If you operate in football business circles, there’s an excellent chance you saw the ’60 Minutes’ report about several NFL players taken in by a bad investment in an Alabama casino. It was orchestrated by a financial advisor, Jeff Rubin, who was then based in Florida (he’s in Denver now). Here are a few thoughts.

  • This story has been on hold for at least two years. I have no doubt the NFL (and especially the NFLPA) have been battling CBS, which obviously has a big broadcast contract with the league, to withhold it altogether. I have no doubt that this tweet from Bleacher Report’s Jason Cole is true.
  • This report is the tip of the iceberg.
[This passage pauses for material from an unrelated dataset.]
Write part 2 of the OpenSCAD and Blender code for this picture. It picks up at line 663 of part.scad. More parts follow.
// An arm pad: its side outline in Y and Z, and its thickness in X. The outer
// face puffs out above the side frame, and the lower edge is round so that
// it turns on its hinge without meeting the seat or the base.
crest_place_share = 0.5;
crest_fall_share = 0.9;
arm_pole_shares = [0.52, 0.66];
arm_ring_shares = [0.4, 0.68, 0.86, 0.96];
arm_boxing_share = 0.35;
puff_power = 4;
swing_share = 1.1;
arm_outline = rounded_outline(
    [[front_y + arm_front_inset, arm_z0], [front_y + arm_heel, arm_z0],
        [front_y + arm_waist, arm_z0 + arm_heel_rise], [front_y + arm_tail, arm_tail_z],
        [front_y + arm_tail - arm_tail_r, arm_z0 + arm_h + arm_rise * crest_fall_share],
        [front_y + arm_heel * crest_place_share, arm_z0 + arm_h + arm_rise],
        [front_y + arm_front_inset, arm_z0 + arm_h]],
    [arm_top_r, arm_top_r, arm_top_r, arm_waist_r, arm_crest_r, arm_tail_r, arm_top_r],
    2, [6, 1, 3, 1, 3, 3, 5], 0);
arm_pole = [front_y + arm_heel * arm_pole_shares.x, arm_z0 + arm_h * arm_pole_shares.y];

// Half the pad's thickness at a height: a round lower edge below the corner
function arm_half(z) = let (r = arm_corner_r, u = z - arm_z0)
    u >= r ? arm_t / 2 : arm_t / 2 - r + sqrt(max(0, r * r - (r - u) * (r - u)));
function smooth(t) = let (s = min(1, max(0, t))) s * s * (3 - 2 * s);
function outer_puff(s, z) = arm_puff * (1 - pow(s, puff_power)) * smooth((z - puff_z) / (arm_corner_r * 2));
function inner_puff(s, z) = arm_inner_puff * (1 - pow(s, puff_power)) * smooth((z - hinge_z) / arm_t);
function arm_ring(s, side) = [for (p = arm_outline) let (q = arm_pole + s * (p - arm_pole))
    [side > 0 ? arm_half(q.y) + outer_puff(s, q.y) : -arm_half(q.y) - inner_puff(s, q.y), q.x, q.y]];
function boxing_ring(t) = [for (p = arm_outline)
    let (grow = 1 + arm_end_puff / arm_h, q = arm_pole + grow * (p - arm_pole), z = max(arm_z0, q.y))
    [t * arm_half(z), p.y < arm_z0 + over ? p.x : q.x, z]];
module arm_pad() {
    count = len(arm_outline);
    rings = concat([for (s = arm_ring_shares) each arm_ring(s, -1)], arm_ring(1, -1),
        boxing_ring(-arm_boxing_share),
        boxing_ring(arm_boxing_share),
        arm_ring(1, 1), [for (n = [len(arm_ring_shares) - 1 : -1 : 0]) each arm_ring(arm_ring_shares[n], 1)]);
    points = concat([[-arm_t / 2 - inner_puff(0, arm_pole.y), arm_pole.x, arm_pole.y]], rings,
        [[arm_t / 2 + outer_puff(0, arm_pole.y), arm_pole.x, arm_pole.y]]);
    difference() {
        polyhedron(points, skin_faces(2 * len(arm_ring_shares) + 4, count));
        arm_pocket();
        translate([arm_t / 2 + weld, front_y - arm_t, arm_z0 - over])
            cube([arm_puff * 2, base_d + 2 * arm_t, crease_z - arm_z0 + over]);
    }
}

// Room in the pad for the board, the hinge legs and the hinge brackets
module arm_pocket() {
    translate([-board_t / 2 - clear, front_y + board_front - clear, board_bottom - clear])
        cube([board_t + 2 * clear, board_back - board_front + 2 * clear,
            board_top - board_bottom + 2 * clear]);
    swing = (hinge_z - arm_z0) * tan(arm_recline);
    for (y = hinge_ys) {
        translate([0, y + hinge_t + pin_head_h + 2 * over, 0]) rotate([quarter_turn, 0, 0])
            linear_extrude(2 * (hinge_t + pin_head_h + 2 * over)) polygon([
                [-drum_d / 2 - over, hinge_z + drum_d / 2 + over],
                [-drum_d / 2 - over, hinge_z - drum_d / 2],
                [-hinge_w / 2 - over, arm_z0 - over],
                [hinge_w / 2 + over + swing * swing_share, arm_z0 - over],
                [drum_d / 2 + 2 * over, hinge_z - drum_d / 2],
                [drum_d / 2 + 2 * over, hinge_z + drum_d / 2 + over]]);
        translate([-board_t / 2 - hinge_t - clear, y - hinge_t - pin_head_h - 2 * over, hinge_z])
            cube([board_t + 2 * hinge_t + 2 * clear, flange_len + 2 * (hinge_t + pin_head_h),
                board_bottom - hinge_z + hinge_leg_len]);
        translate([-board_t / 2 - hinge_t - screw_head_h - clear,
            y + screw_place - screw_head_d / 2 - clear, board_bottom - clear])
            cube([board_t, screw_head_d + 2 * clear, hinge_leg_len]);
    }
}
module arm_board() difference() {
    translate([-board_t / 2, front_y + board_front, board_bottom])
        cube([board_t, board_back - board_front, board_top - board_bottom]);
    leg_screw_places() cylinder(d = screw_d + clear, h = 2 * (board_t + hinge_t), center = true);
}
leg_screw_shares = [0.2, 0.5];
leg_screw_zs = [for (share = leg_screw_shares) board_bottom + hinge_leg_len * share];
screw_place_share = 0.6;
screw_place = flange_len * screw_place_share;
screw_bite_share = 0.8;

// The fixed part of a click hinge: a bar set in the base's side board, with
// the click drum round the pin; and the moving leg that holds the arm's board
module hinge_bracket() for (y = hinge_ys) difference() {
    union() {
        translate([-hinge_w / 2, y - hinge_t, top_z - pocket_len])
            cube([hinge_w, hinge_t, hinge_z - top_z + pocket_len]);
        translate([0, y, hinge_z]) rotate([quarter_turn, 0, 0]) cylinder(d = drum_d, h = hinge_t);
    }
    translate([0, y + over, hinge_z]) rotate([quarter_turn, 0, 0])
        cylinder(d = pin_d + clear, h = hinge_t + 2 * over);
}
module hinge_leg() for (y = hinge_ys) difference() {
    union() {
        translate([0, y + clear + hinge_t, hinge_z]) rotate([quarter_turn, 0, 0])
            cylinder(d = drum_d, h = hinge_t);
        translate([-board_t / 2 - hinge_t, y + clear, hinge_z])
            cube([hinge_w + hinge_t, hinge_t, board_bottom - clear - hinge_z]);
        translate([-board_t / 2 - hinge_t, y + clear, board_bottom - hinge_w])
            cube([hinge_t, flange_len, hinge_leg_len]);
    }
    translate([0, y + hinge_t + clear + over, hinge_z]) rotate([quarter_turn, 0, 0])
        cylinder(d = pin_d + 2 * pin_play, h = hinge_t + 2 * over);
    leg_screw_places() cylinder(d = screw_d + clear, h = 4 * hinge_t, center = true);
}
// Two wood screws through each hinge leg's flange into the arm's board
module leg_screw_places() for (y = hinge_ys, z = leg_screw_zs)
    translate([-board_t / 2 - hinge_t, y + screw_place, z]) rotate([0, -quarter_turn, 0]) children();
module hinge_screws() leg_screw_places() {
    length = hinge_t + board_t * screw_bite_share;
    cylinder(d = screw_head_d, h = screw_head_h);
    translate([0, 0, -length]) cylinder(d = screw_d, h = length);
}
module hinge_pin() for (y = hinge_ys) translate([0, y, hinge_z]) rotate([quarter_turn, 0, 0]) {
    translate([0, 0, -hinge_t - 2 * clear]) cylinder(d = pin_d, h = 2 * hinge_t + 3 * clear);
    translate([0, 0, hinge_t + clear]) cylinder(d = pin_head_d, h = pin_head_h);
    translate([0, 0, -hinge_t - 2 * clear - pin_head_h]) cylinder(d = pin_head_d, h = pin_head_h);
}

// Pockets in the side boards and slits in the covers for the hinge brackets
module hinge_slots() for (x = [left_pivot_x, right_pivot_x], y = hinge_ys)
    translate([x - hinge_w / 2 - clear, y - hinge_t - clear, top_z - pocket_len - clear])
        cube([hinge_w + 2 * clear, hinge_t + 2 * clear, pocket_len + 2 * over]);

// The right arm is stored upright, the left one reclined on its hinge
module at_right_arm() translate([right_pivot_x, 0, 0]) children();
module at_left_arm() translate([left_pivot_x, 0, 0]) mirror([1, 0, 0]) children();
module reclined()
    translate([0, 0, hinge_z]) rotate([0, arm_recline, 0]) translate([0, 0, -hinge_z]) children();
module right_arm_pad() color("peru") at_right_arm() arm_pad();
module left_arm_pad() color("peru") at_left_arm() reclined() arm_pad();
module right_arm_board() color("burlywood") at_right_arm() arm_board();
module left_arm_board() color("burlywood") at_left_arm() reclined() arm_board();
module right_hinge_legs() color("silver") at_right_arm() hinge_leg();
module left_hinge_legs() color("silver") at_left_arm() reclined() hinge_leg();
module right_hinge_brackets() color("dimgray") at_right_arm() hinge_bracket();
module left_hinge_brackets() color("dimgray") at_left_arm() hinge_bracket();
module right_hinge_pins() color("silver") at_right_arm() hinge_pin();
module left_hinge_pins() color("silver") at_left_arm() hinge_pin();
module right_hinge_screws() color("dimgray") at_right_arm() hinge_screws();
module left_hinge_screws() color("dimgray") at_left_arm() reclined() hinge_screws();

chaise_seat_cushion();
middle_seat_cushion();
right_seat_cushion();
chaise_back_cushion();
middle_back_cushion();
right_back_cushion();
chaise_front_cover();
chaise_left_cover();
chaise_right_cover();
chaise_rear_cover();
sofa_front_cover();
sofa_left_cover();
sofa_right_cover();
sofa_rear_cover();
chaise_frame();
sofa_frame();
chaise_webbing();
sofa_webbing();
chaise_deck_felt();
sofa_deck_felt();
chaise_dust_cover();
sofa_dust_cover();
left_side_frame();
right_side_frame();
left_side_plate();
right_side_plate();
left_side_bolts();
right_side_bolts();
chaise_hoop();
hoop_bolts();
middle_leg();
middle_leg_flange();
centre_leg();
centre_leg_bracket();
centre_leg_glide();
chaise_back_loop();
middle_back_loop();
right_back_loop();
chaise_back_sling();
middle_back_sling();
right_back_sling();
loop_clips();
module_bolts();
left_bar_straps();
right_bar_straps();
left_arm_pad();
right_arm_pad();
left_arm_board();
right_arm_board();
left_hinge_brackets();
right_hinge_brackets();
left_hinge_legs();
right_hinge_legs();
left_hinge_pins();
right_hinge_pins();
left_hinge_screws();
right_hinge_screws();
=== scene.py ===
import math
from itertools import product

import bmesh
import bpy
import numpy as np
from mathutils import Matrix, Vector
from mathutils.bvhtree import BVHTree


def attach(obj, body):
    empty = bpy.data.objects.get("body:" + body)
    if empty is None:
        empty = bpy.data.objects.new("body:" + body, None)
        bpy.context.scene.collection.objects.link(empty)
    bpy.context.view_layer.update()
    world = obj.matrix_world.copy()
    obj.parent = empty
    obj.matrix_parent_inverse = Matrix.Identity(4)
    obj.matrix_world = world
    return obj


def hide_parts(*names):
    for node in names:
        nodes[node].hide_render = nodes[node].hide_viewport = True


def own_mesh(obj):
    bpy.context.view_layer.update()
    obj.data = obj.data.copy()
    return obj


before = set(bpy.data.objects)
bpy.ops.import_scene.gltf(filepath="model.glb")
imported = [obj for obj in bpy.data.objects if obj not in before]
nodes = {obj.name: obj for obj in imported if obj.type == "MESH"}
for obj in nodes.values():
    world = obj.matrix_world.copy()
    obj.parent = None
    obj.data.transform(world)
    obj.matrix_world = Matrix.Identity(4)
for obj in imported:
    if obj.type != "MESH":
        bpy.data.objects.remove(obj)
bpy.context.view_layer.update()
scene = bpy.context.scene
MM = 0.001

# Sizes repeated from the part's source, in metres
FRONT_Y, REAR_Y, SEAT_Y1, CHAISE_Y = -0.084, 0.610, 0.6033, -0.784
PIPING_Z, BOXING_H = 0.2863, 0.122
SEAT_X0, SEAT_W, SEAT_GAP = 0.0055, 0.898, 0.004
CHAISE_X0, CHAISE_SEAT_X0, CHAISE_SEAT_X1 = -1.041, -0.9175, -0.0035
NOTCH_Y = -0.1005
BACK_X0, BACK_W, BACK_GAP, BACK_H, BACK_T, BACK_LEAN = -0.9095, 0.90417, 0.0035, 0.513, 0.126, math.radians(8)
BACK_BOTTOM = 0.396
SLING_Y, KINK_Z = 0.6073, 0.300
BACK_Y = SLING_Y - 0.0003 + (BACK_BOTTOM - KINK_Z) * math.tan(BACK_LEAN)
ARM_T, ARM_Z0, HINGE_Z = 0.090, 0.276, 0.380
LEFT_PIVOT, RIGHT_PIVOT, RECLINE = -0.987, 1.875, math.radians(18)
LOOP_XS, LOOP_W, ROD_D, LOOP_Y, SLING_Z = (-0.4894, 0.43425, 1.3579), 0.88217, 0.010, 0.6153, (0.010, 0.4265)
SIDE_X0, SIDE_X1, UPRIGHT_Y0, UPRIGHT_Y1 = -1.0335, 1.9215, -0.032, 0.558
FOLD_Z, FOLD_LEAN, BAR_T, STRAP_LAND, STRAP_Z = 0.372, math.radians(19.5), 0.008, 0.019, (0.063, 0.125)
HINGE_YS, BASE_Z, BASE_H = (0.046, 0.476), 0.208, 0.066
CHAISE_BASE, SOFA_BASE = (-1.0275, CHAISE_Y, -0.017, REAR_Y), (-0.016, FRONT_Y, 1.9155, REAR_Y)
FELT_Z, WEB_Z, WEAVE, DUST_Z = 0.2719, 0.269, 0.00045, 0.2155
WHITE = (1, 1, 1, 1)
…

The two ‘watchdogs’ interviewed in the report, Rand Getlin and Chase Carlson, are both friends of mine, and both were interviewed at length about far more than just the Rubin incident.
  • Here’s an excellent, comprehensive report Chase put together. It pretty much recounts all the financial advisors registered with the NFLPA who stole NFL players blind.
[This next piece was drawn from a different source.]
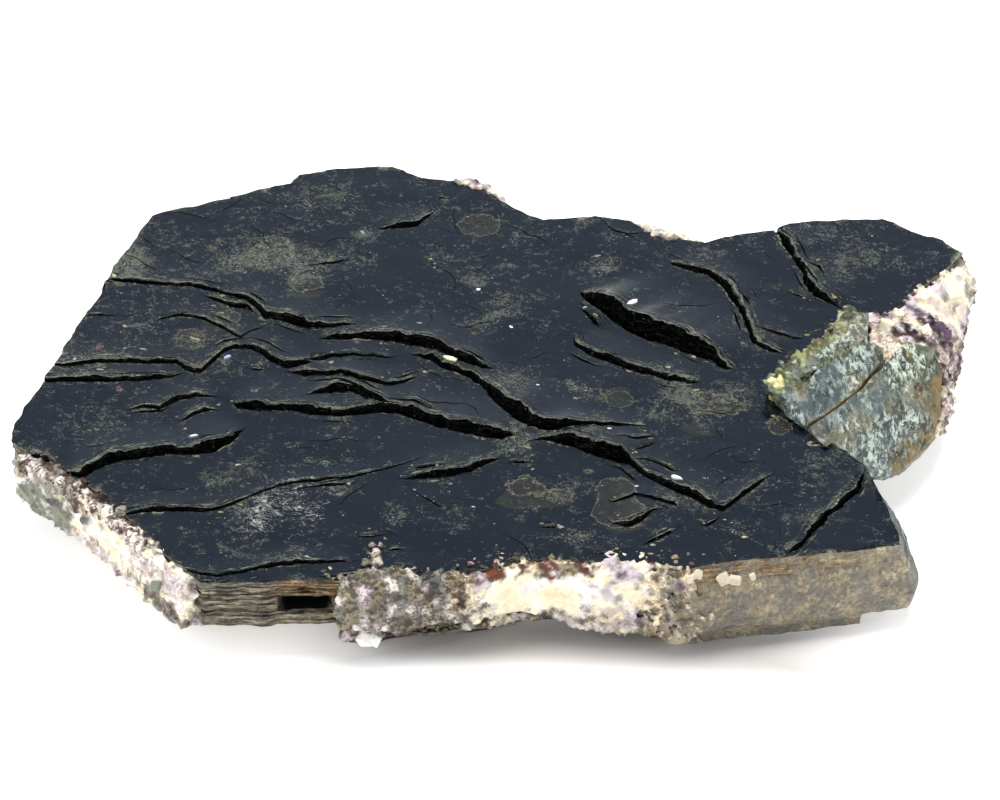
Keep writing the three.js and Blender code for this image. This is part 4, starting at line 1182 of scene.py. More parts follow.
def buildPlate(materials):
    plan, faces, loop = faceMesh()
    height, drops, lips, slots, across = faceAt(plan[:, 0], plan[:, 1])
    points = np.column_stack([plan, height + drops])
    rings = sideRings(spacedRing(points[loop]))
    count = len(rings[0])
    allPoints = np.concatenate([points] + rings)
    upper = len(points) + np.arange(count)
    offset = len(points) + count
    sideFaces = [zipped(loop, upper, allPoints)]
    for _ in rings[1:]:
        lower = offset + np.arange(count)
        a, b, c, d = upper, lower, np.roll(lower, -1), np.roll(upper, -1)
        sideFaces.append(np.stack([a, b, c], axis=1))
        sideFaces.append(np.stack([a, c, d], axis=1))
        upper = lower
        offset += count
    sideFaces = np.concatenate(sideFaces)
    under = undersideFaces(rings[-1]) + offset - count

    # A triangle is a crack's wall where it is steep or lies down in a slot.
    a, b, c = cornersOf(points, faces)
    normal = np.cross(b - a, c - a)
    steep = normal[:, 2] < face["steepBelow"] * np.linalg.norm(normal, axis=1)
    inSlot = steep | (slots[faces].mean(axis=1) > face["slotAbove"])
    kinds = np.concatenate([np.where(inSlot, 1, 0), np.full(len(sideFaces), 2), np.full(len(under), 0)])
    values = sideValues(allPoints)
    rest = np.zeros(len(allPoints) - len(points))
    onFace = {key: spotted(*plan.T, spots) for key, spots in spotsOf.items()}
    # Painted reflection: more pale dust towards the back and left lightens the face there.
    onFace["dust"] += face["backDustAsPaintedReflection"] * smoothStep(4, 34, plan[:, 1] - 0.5 * plan[:, 0])
    for key, given in {**onFace, "lip": lips}.items():
        below = rest + (face["sideDust"] if key == "dust" else 0)
        values[key] = np.concatenate([np.clip(given, 0, 1.2), below])
    values["across"] = np.concatenate([across, rest])
    everyFace = np.concatenate([faces, sideFaces, under])
    print("book:", len(faces), "face,", len(sideFaces), "side and", len(under), "underside triangles")
    plate = makePiece("annite_book", allPoints, everyFace, materials, kinds, values=values)
    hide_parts("annite_plate")


buildPlate([blackFace, crackWall, edgeMaterial])
print("book made")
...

  • After reading Chase’s report, you might wonder why there are so many such incidents, but so few reports. You might also wonder why Rand (formerly with NFL Network, and a veteran of excellent work at Yahoo! Sports) and Chase aren’t affiliated with major media entities. My theory: it’s sexy to talk about this stuff for a while, but at the end of the day, the man on the street just shrugs his shoulders and says, ‘that’s their problem. If these millionaires can’t keep track of their money, screw ’em.’
  • I guess that’s OK, but at the end of the day, shouldn’t the NFLPA care? I mean, they’re charging thousands of dollars to register financial advisors. Even though the PA is careful to protect itself from litigation exposure by admitting that it has no idea if these guys are legitimate or not, the fact is that agents can only recommend advisors from this program. To me, that’s a de facto endorsement from the NFLPA, whether it’s technically true or not.
  • Dozens of the registered members of the NFLPA program are ITL clients, but I would say the lion’s share of our financial advisor clients that really work with NFL players are not in the program. I was texting with a member of the latter group last night, and I think this pretty much sums up his (and his group’s) thoughts: “The NFLPA feels as though any advisor that can afford a $1500 annual fee must be good.”
  • Here’s a simple fix that I think would work, and if I were the PA, I’d get out of the registration business and simply post this on the site. If you are an NFL player and you are approached by a financial advisor, step 1 is to plug his name into FINRA BrokerCheck. Step 2 is to check out his record there, and if he’s got a few issues, ask questions. If he’s clean, press on with confidence (mostly) that he’s a straight shooter. And if his name doesn’t show up there, presume that he’s not an official, registered, honest, educated financial advisor and consider avoiding this person.